There is also the tendency for social groupings and communities to seek to delineate and reinforce their sense of identity in relation to “the other”. When we define who we are in the negative, by saying “we are not like THEM”, we immediately make it possible to care less about others and even become downright hostile towards them.
Perhaps we need to start thinking of kindness as a sort of practice that can, and needs to be, developed. This practice might start by building awareness within ourselves of all the times we think, feel or act unkindly and noticing what impact that has on us and on others. It might build through the development of “conscious kindness”, where we commit ourselves to viewing other people and their situations with empathy, curiosity and compassion. It might start to bear real fruit when the practice of conscious kindness becomes the bedrock upon which businesses, communities and governments are built.
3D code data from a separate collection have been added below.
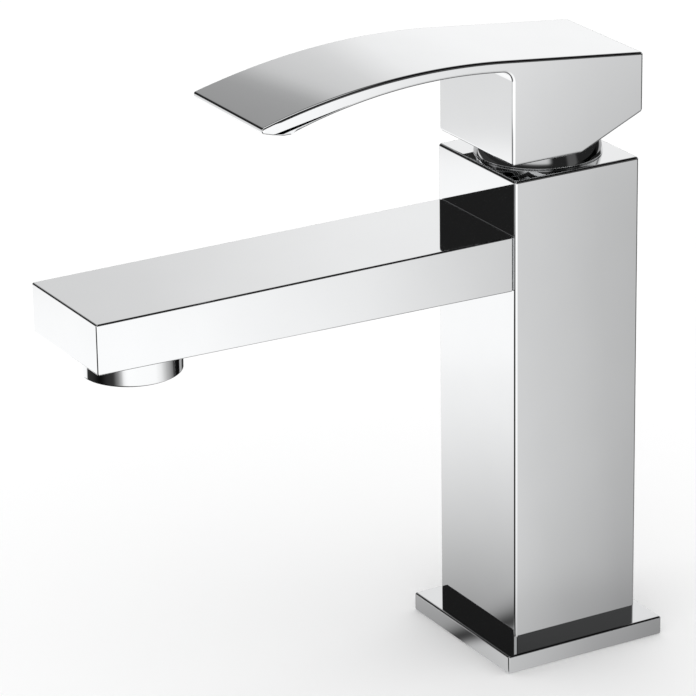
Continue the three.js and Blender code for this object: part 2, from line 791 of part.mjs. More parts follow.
// Block and blade are one casting. The top is flat at the back and runs into a long arc; the
// blade's underside is an arc of its own, with a fillet where it meets the block and a thin nose.
function handleShape() {
  const topArcZ = handleRearTopZ + (handleRearY - topArcY) * Math.tan(topSlope);
  const topCentreY = topArcY - topArcR * Math.sin(topSlope);
  const topCentreZ = topArcZ - topArcR * Math.cos(topSlope);
  const tipAngle = Math.PI / 2 + Math.asin((topCentreY - tipY) / topArcR);
  const tipTopZ = topCentreZ + topArcR * Math.sin(tipAngle);

  const underCentreZ = underApexZ - underArcR;
  const noseAngle = Math.PI / 2 + Math.asin((underApexY - noseY) / underArcR);
  const filletY = handleFrontY - underFilletR;
  const filletReach = underArcR - underFilletR;
  const filletAngle = Math.acos((filletY - underApexY) / filletReach);
  const filletZ = underCentreZ + filletReach * Math.sin(filletAngle);

  const shape = new THREE.Shape();
  shape.moveTo(handleFrontY, handleBottomZ);
  shape.lineTo(heelY, handleBottomZ);
  shape.lineTo(handleRearY, heelRearZ);
  shape.lineTo(handleRearY, handleRearTopZ);
  shape.absarc(topCentreY, topCentreZ, topArcR, Math.PI / 2 - topSlope, tipAngle, false);
  shape.lineTo(tipY, tipTopZ - tipFaceHeight);
  shape.absarc(underApexY, underCentreZ, underArcR, noseAngle, filletAngle, true);
  shape.absarc(filletY, filletZ, underFilletR, filletAngle, 0, true);
  shape.lineTo(handleFrontY, handleBottomZ);
  return shape;
}

function handle() {
  let body = slab(handleShape(), handleWidth);
  const hollow = new THREE.SphereGeometry(socketR, largeSides, sphereRings);
  hollow.rotateX(Math.PI / 2);
  hollow.translate(0, 0, pivotZ);
  body = body.subtract(solid(hollow));
  body = body.subtract(squareBar(stemHeadSide + 2 * gap, pivotZ, stemTopZ + gap));
  body = body.subtract(rodAlongY(grubR + gap, 0, handleRearY + through, 0, grubZ));
  body = body.subtract(rodAlongY(
    plugR + gap, handleRearY - plugHeight - gap, handleRearY + through, 0, grubZ,
  ));
  return piece('handle', body, materials.chrome);
}

function grubScrew() {
  const frontY = stemHeadSide / 2 + gap;
  const rearY = frontY + grubLength;
  const body = rodAlongY(grubR, frontY, rearY, 0, grubZ);
  const hex = rodAlongY(grubHexFlats / Math.sqrt(3), rearY - grubHexDepth, rearY + through, 0, grubZ, 6);
  return piece('grub_screw', body.subtract(hex), materials.steel);
}

function indexPlug() {
  const body = rodAlongY(plugR, handleRearY - plugHeight, handleRearY, 0, grubZ);
  return piece('index_plug', body, materials.indexPlastic);
}

// ---------------------------------------------------------------- assembly

function group(...members) {
  const result = new THREE.Group();
  result.add(...members);
  return result;
}

const base = group(basePlate(), baseGasket(), baseFoot());
const column = group(columnBody(), riser('hot_riser', -1), riser('cold_riser', 1));
const spout = group(
  spoutBody(), spoutTube(), outletBoss(),
  aeratorHousing(), aeratorScreen(), aeratorInsert(), aeratorWasher(),
);
const cartridge = group(
  cartridgeBase(),
  portSeal('hot_port_seal', ports.hot),
  portSeal('cold_port_seal', ports.cold),
  portSeal('outlet_port_seal', ports.outlet),
  discGasket(), fixedDisc(), movingDisc(), discCarrier(),
  cartridgeHousing(), turnSleeve(), pivotPin(), hotLimitRing(),
);
const cover = group(retainingNut(), domeClipRing(), domeCover());
const lever = group(stem(), handle(), grubScrew(), indexPlug());

export default group(base, column, spout, cartridge, cover, lever);
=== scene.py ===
from math import asin, cos, hypot, pi, radians, sin, tan

import bmesh
import bpy
from mathutils import Matrix, Vector


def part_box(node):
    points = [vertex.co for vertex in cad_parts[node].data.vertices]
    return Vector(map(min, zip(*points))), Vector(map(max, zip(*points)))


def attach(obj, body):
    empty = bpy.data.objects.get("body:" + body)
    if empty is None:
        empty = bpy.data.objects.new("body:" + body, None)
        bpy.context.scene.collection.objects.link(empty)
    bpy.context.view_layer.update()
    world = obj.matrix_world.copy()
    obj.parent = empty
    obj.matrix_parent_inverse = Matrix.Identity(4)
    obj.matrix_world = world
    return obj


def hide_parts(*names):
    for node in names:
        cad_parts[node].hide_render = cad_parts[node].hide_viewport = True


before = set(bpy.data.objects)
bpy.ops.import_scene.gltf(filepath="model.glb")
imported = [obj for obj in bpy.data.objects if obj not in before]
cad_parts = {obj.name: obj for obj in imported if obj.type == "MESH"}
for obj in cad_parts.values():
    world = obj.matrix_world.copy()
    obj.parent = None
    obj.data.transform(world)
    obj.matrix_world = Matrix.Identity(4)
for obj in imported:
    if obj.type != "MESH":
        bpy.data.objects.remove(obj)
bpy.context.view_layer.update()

# ------------------------------------------------------------------------------- base plate
# Square flange that covers the tap hole, machined from brass bar and chrome plated.
# It rests on the deck, bored through for the foot and grooved underneath for the gasket.

mm = 0.001
hair = 0.15 * mm                 # joint line left round a piece that sits in another
plate_edge = 0.6 * mm            # rounding of the plate's polished edges
foot_radius = 18 * mm
weld = 0.001 * mm                # points closer than this are one point
turning_steps = 96               # facets round a turned piece
flatness = 90                    # how far a large face decides the shading at its edges


def select_only(*objects):
    """Out of edit mode, with these objects selected and the last of them active."""
    if bpy.context.object and bpy.context.object.mode != "OBJECT":
        bpy.ops.object.mode_set(mode="OBJECT")
    bpy.ops.object.select_all(action="DESELECT")
    for item in objects:
        item.select_set(True)
        bpy.context.view_layer.objects.active = item


def edit(piece, kind):
    """Opens a piece in edit mode with nothing selected, to pick its VERT, EDGE or FACE parts."""
    select_only(piece)
    bpy.ops.object.mode_set(mode="EDIT")
    bpy.ops.mesh.select_mode(type=kind)
    bpy.ops.mesh.select_all(action="DESELECT")


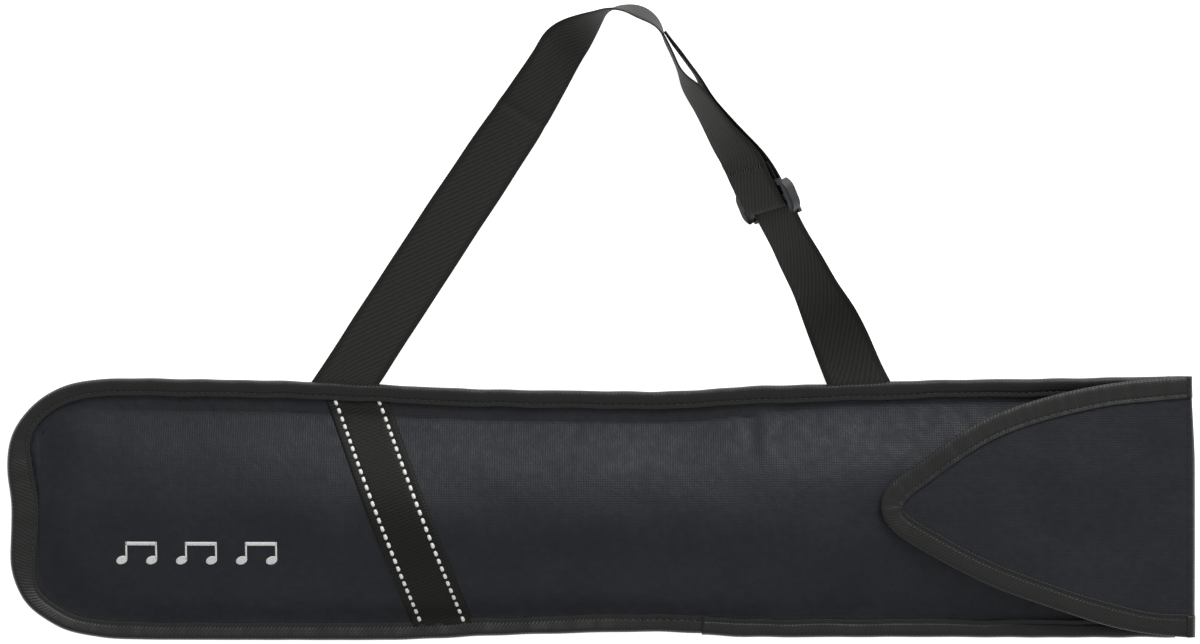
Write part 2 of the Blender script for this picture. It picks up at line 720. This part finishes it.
class BAG_OT_back_panel(bpy.types.Operator):
    """Builds the back panel, which the bag lies on, and its lining"""

    bl_idname = "bag.back_panel"
    bl_label = "Back panel"

    def execute(self, context):
        sizes = context.scene.bag_sizes
        x, y = panel_grid(-291.0, 288.0, 5.0, 300, 64)
        high, low = limits(EDGE, EDGE_INWARD, tape_reach(EDGE, sizes), x)
        near = np.clip(np.minimum(high - y, y - low), -6, 60)
        pressed = smooth_step(near / 9.0)
        slack = 0.12 * waves(x, y, 60, 31) + 0.06 * waves(x, y, 20, 32)
        bottom = 0.9 - 0.75 * pressed + np.abs(slack) * pressed
        pad = slab_piece(
            "back_panel_pad", x, y, np.full_like(x, BACK_TOP), bottom, finish_for("shell"),
        )
        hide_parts("back_panel_outer", "back_panel_foam")
        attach(pad, "bag")
        x, y = panel_grid(-290.0, MOUTH_X + 2.0, 5.0, 80, 24)
        top = np.full_like(x, 3.5) + 0.03 * waves(x, y, 30, 33)
        lining = slab_piece(
            "back_panel_lining_cloth", x, y, top, top - LINING, finish_for("lining"),
        )
        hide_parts("back_panel_lining")
        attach(lining, "bag")
        return {"FINISHED"}


# ------------------------------------------------------------------ tapes
def leaf(reach, top_edge, top_inner, low_edge, low_inner, groove, points=40):
    """The outline of folded tape, seen along it, as distance in from the edge and height: up the
    rounded outer edge, in along the upper leaf to its raised inner selvedge, and back along the
    lower leaf, with a groove where the stitches pull. Each argument before the groove is one
    number, or one for every step along the tape."""
    share = np.linspace(0, 1, points)[None]
    reach, top_edge, top_inner, low_edge, low_inner = (
        np.reshape(a, (-1, 1))
        for a in np.broadcast_arrays(reach, top_edge, top_inner, low_edge, low_inner)
    )
    middle = (top_edge + low_edge) / 2
    turn = 1 - np.exp(-share * reach / 0.9)
    upper_in = share * reach
    upper = middle + (top_edge + (top_inner - top_edge) * share - middle) * turn
    upper = upper - groove * np.exp(-((reach - upper_in - STITCH_INSET) / 0.5) ** 2)
    upper = upper + 0.25 * np.exp(-((reach - upper_in) / 0.9) ** 2)
    lower = middle + (low_edge + (low_inner - low_edge) * share - middle) * turn
    in_from_edge = np.concatenate([upper_in, upper_in[:, :0:-1]], axis=1)
    height = np.concatenate([upper, lower[:, :0:-1]], axis=1)
    return in_from_edge, height


def seam_stitches(name, places, ahead, up, sizes, ride_on):
    """A row of machine stitches: one thread lump for each stitch length along a seam."""
    long = sizes.seam_stitch / MM
    outline = stitch_outline(long * 0.86, 0.55, 0.5, rows=5, columns=5)
    piece = copies_piece(
        name, places, ahead, up, outline, finish_for("seam_thread"),
    )
    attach(piece, ride_on)
    return piece


def along_path(path, run, pitch):
    """Places and directions every pitch along a path, by straight interpolation."""
    at = np.arange(run[0] + pitch / 2, run[-1], pitch)
    return read_at(at, run, path), unit(read_at(at, run, np.gradient(path, axis=0)))


class BAG_OT_edge_tape(bpy.types.Operator):
    """Builds the tape round the bag's seam, in its two lengths, and its stitching"""

    bl_idname = "bag.edge_tape"
    bl_label = "Edge tape"

    def execute(self, context):
        sizes = context.scene.bag_sizes
        reach = tape_reach(EDGE, sizes) + 0.25 * waves(EDGE_RUN, 0 * EDGE_RUN, 40, 41)
        rim_x = EDGE[:, 0]
        swell = 0.18 * waves(EDGE_RUN, 0 * EDGE_RUN, 19, 42)
        swell = swell + 0.12 * waves(EDGE_RUN, 0 * EDGE_RUN, 8, 43)
        upper_side = smooth_step((EDGE[:, 1] + 20) / 50)
        full = smooth_step((40 - rim_x) / 60) * (1 - upper_side)
        top_edge = 5.7 + 1.6 * full + 1.8 * upper_side + swell
        top_inner = 4.5 - 0.8 * full + 0.4 * upper_side + 0.5 * swell
        inside, height = leaf(reach, top_edge, top_inner, 0.25, 0.10, 0.30)
        rim = EDGE + EDGE_INWARD * (0.12 * waves(EDGE_RUN, 0 * EDGE_RUN, 23, 44))[:, None]
        flat = rim[:, None] + EDGE_INWARD[:, None] * inside[..., None]
        rings = np.concatenate([flat, height[..., None]], axis=-1)
        run = reached(np.abs(np.diff(inside[0])))
        shown = rim_x < TAPE_END_X
        tail = shown & (rim_x > JOIN_X) & (EDGE[:, 1] < 0)
        main = shown & ~(tail & (rim_x > JOIN_X + 5))
        cut_end = np.exp(-((rim_x[tail] - JOIN_X) / 3.0) ** 2)
        lapped = rings[tail].copy()
        lapped[..., :2] -= EDGE_INWARD[tail][:, None] * 0.7
        lapped[..., 2] += (0.5 + 0.4 * cut_end)[:, None] * smooth_step((lapped[..., 2] - 2.5) / 2)
        pieces = (
            ("edge_tape", rings[main], EDGE_RUN[main], "edge_binding"),
            ("edge_tape_tail", lapped, EDGE_RUN[tail], "edge_binding_tail"),
        )
        for name, shape, along, node in pieces:
            tape = tube_piece(name, shape, along, run, finish_for("tape"))
            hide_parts(node)
            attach(tape, "bag")
        line = EDGE + EDGE_INWARD * (reach - STITCH_INSET)[:, None]
        seam = np.concatenate([line, (top_inner + 0.4)[:, None]], axis=1)[shown]
        place, ahead = along_path(seam, EDGE_RUN[shown], sizes.seam_stitch / MM)
        up = np.tile([0.0, 0.0, 1.0], (len(place), 1))
        seam_stitches("edge_tape_stitches", place, ahead, up, sizes, "bag")
        return {"FINISHED"}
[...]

None of this, of course, is in any way a call for us to excuse or overlook the wrongs that people do. Acting kindly requires that we speak out strongly about injustice, cruelty and abuse wherever we encounter them and that we stand in solidarity with those who are abused. It also requires us, however, to remain thoughtful and curious about the causes of such wrongs, so that we may learn how they can be avoided in the future. The world in 2019 is in a perilous situation. Kindness alone will not be sufficient for us to avert catastrophic climate change or species collapse, nor will it solve poverty, injustice or war. It will. However, make it much easier for us to work together in tackling these huge challenges and it will make life more joyful and hopeful as we do so. Being kind is something we can all do, at no cost and with no extra expenditure of time. Surely that is worth the effort required to make it a central part of how we live and work together each day?